═════ AVAILABLE DATA

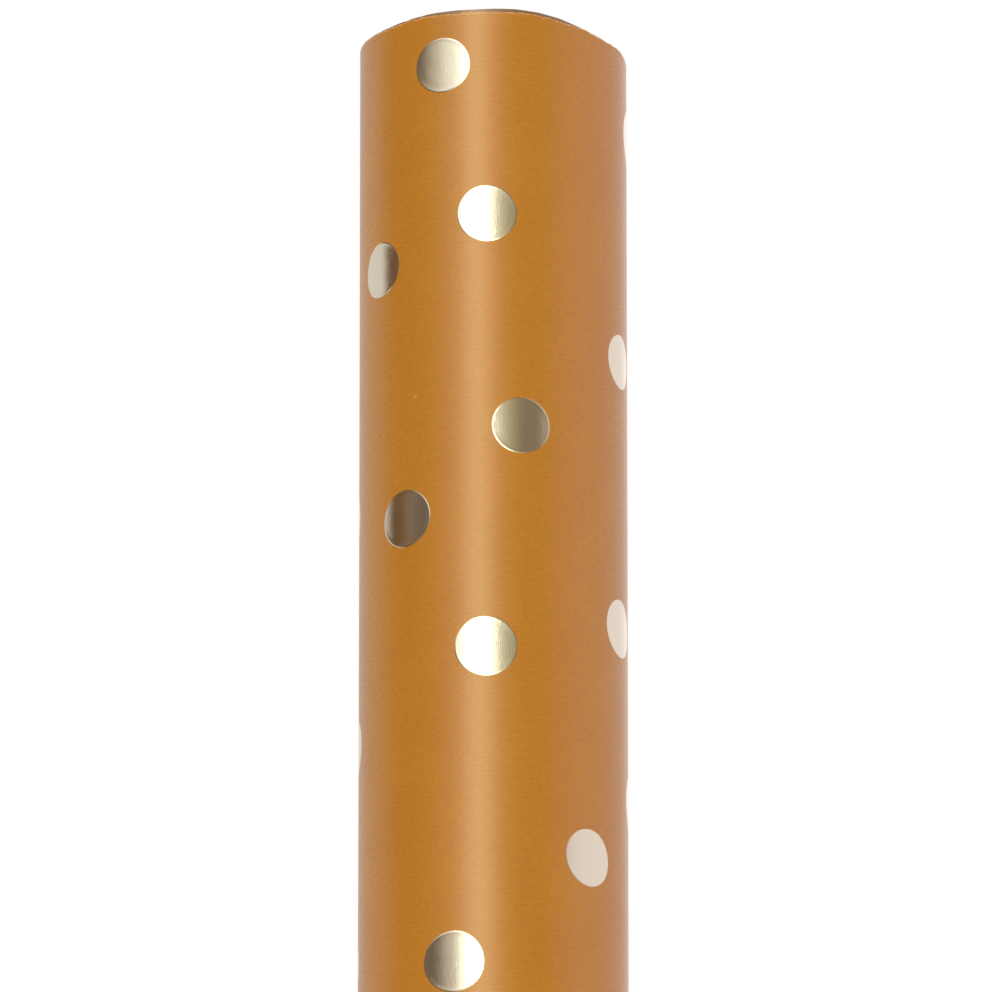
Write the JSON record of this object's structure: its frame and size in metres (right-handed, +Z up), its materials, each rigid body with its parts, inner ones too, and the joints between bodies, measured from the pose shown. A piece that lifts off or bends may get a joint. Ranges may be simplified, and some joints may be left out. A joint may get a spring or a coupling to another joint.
{
  "type": "wrapping paper roll",
  "caption": "Upright roll of gift-wrap paper with scattered foil dots, on a spiral-wound cardboard core, its free end held by clear tabs.",
  "frame": {"origin": "centre of the lower end, on the surface that the roll stands on", "axes": "+Z up along the roll's axis; -Y is the front and +X its right; the free edge is at the back, towards +X and +Y"},
  "size_m": [0.052, 0.052, 0.762],
  "materials": {
    "ochre_paper": "satin coated gift-wrap paper, mustard-ochre print",
    "gold_foil": "hot-stamped pale-gold foil, mirror bright",
    "paper_cut_edge": "stacked cut edges of printed paper",
    "kraft_liner": "matt kraft liner",
    "kraft_grey_board": "matt grey board",
    "clear_film": "clear adhesive film"
  },
  "bodies": {
    "roll": {"wound_paper": "paper_cut_edge", "outer_turn": "ochre_paper"},
    "core": {"core_inner_ply": "kraft_liner", "core_middle_ply": "kraft_grey_board", "core_outer_ply": "kraft_liner"},
    "free_end_strip_1": {"free_end_strip_1": "ochre_paper"},
    "free_end_strip_2": {"free_end_strip_2": "ochre_paper"},
    "free_end_strip_3": {"free_end_strip_3": "ochre_paper"},
    "free_end_strip_4": {"free_end_strip_4": "ochre_paper"},
    "free_end_strip_5": {"free_end_strip_5": "ochre_paper"},
    "free_end_strip_6": {"free_end_strip_6": "ochre_paper"},
    "seal_tab_lower": {"seal_tab_lower": "clear_film"},
    "seal_tab_middle": {"seal_tab_middle": "clear_film"},
    "seal_tab_upper": {"seal_tab_upper": "clear_film"}
  },
  "joints": [
    {"name": "core_slide", "type": "slide", "parent": "roll", "child": "core", "axis": [0, 0, 1], "range_m": [0, 0.76]},
    {"name": "curl_1", "type": "hinge", "parent": "roll", "child": "free_end_strip_1", "pos_m": [-0.02511, 0.00673, 0], "axis": [0, 0, 1], "range_deg": [0, 20]},
    {"name": "curl_2", "type": "hinge", "parent": "free_end_strip_1", "child": "free_end_strip_2", "pos_m": [-0.0213, 0.01491, 0], "axis": [0, 0, 1], "range_deg": [0, 20]},
    {"name": "curl_3", "type": "hinge", "parent": "free_end_strip_2", "child": "free_end_strip_3", "pos_m": [-0.01491, 0.0213, 0], "axis": [0, 0, 1], "range_deg": [0, 20]},
    {"name": "curl_4", "type": "hinge", "parent": "free_end_strip_3", "child": "free_end_strip_4", "pos_m": [-0.00673, 0.02511, 0], "axis": [0, 0, 1], "range_deg": [0, 20]},
    {"name": "curl_5", "type": "hinge", "parent": "free_end_strip_4", "child": "free_end_strip_5", "pos_m": [0.00227, 0.0259, 0], "axis": [0, 0, 1], "range_deg": [0, 20]},
    {"name": "curl_6", "type": "hinge", "parent": "free_end_strip_5", "child": "free_end_strip_6", "pos_m": [0.01099, 0.02356, 0], "axis": [0, 0, 1], "range_deg": [0, 20]},
    {"name": "peel_lower_tab", "type": "hinge", "parent": "free_end_strip_6", "child": "seal_tab_lower", "pos_m": [0.0131, 0.02269, 0.09], "axis": [0, 0, 1], "range_deg": [0, 75]},
    {"name": "peel_middle_tab", "type": "hinge", "parent": "free_end_strip_6", "child": "seal_tab_middle", "pos_m": [0.0131, 0.02269, 0.381], "axis": [0, 0, 1], "range_deg": [0, 75]},
    {"name": "peel_upper_tab", "type": "hinge", "parent": "free_end_strip_6", "child": "seal_tab_upper", "pos_m": [0.0131, 0.02269, 0.672], "axis": [0, 0, 1], "range_deg": [0, 75]}
  ],
  "couplings": [
    {"joint": "curl_2", "follows": "curl_1", "ratio": 1},
    {"joint": "curl_3", "follows": "curl_1", "ratio": 1},
    {"joint": "curl_4", "follows": "curl_1", "ratio": 1},
    {"joint": "curl_5", "follows": "curl_1", "ratio": 1},
    {"joint": "curl_6", "follows": "curl_1", "ratio": 1}
  ]
}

══════════

● DIRECTIONS FOR THIS TASK: Make an exact copy of the listing, including every line.

● RESPONSE FOR THIS EXERCISE:
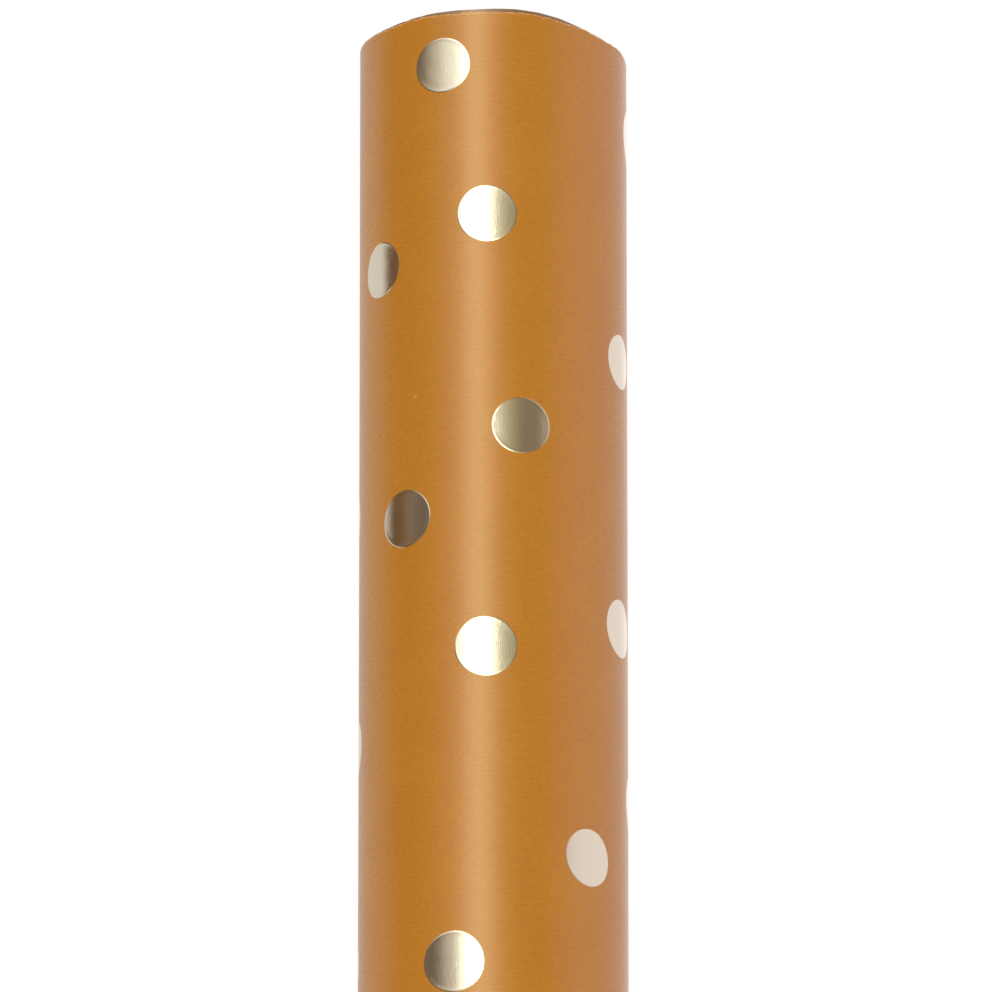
Write the JSON record of this object's structure: its frame and size in metres (right-handed, +Z up), its materials, each rigid body with its parts, inner ones too, and the joints between bodies, measured from the pose shown. A piece that lifts off or bends may get a joint. Ranges may be simplified, and some joints may be left out. A joint may get a spring or a coupling to another joint.
{
  "type": "wrapping paper roll",
  "caption": "Upright roll of gift-wrap paper with scattered foil dots, on a spiral-wound cardboard core, its free end held by clear tabs.",
  "frame": {"origin": "centre of the lower end, on the surface that the roll stands on", "axes": "+Z up along the roll's axis; -Y is the front and +X its right; the free edge is at the back, towards +X and +Y"},
  "size_m": [0.052, 0.052, 0.762],
  "materials": {
    "ochre_paper": "satin coated gift-wrap paper, mustard-ochre print",
    "gold_foil": "hot-stamped pale-gold foil, mirror bright",
    "paper_cut_edge": "stacked cut edges of printed paper",
    "kraft_liner": "matt kraft liner",
    "kraft_grey_board": "matt grey board",
    "clear_film": "clear adhesive film"
  },
  "bodies": {
    "roll": {"wound_paper": "paper_cut_edge", "outer_turn": "ochre_paper"},
    "core": {"core_inner_ply": "kraft_liner", "core_middle_ply": "kraft_grey_board", "core_outer_ply": "kraft_liner"},
    "free_end_strip_1": {"free_end_strip_1": "ochre_paper"},
    "free_end_strip_2": {"free_end_strip_2": "ochre_paper"},
    "free_end_strip_3": {"free_end_strip_3": "ochre_paper"},
    "free_end_strip_4": {"free_end_strip_4": "ochre_paper"},
    "free_end_strip_5": {"free_end_strip_5": "ochre_paper"},
    "free_end_strip_6": {"free_end_strip_6": "ochre_paper"},
    "seal_tab_lower": {"seal_tab_lower": "clear_film"},
    "seal_tab_middle": {"seal_tab_middle": "clear_film"},
    "seal_tab_upper": {"seal_tab_upper": "clear_film"}
  },
  "joints": [
    {"name": "core_slide", "type": "slide", "parent": "roll", "child": "core", "axis": [0, 0, 1], "range_m": [0, 0.76]},
    {"name": "curl_1", "type": "hinge", "parent": "roll", "child": "free_end_strip_1", "pos_m": [-0.02511, 0.00673, 0], "axis": [0, 0, 1], "range_deg": [0, 20]},
    {"name": "curl_2", "type": "hinge", "parent": "free_end_strip_1", "child": "free_end_strip_2", "pos_m": [-0.0213, 0.01491, 0], "axis": [0, 0, 1], "range_deg": [0, 20]},
    {"name": "curl_3", "type": "hinge", "parent": "free_end_strip_2", "child": "free_end_strip_3", "pos_m": [-0.01491, 0.0213, 0], "axis": [0, 0, 1], "range_deg": [0, 20]},
    {"name": "curl_4", "type": "hinge", "parent": "free_end_strip_3", "child": "free_end_strip_4", "pos_m": [-0.00673, 0.02511, 0], "axis": [0, 0, 1], "range_deg": [0, 20]},
    {"name": "curl_5", "type": "hinge", "parent": "free_end_strip_4", "child": "free_end_strip_5", "pos_m": [0.00227, 0.0259, 0], "axis": [0, 0, 1], "range_deg": [0, 20]},
    {"name": "curl_6", "type": "hinge", "parent": "free_end_strip_5", "child": "free_end_strip_6", "pos_m": [0.01099, 0.02356, 0], "axis": [0, 0, 1], "range_deg": [0, 20]},
    {"name": "peel_lower_tab", "type": "hinge", "parent": "free_end_strip_6", "child": "seal_tab_lower", "pos_m": [0.0131, 0.02269, 0.09], "axis": [0, 0, 1], "range_deg": [0, 75]},
    {"name": "peel_middle_tab", "type": "hinge", "parent": "free_end_strip_6", "child": "seal_tab_middle", "pos_m": [0.0131, 0.02269, 0.381], "axis": [0, 0, 1], "range_deg": [0, 75]},
    {"name": "peel_upper_tab", "type": "hinge", "parent": "free_end_strip_6", "child": "seal_tab_upper", "pos_m": [0.0131, 0.02269, 0.672], "axis": [0, 0, 1], "range_deg": [0, 75]}
  ],
  "couplings": [
    {"joint": "curl_2", "follows": "curl_1", "ratio": 1},
    {"joint": "curl_3", "follows": "curl_1", "ratio": 1},
    {"joint": "curl_4", "follows": "curl_1", "ratio": 1},
    {"joint": "curl_5", "follows": "curl_1", "ratio": 1},
    {"joint": "curl_6", "follows": "curl_1", "ratio": 1}
  ]
}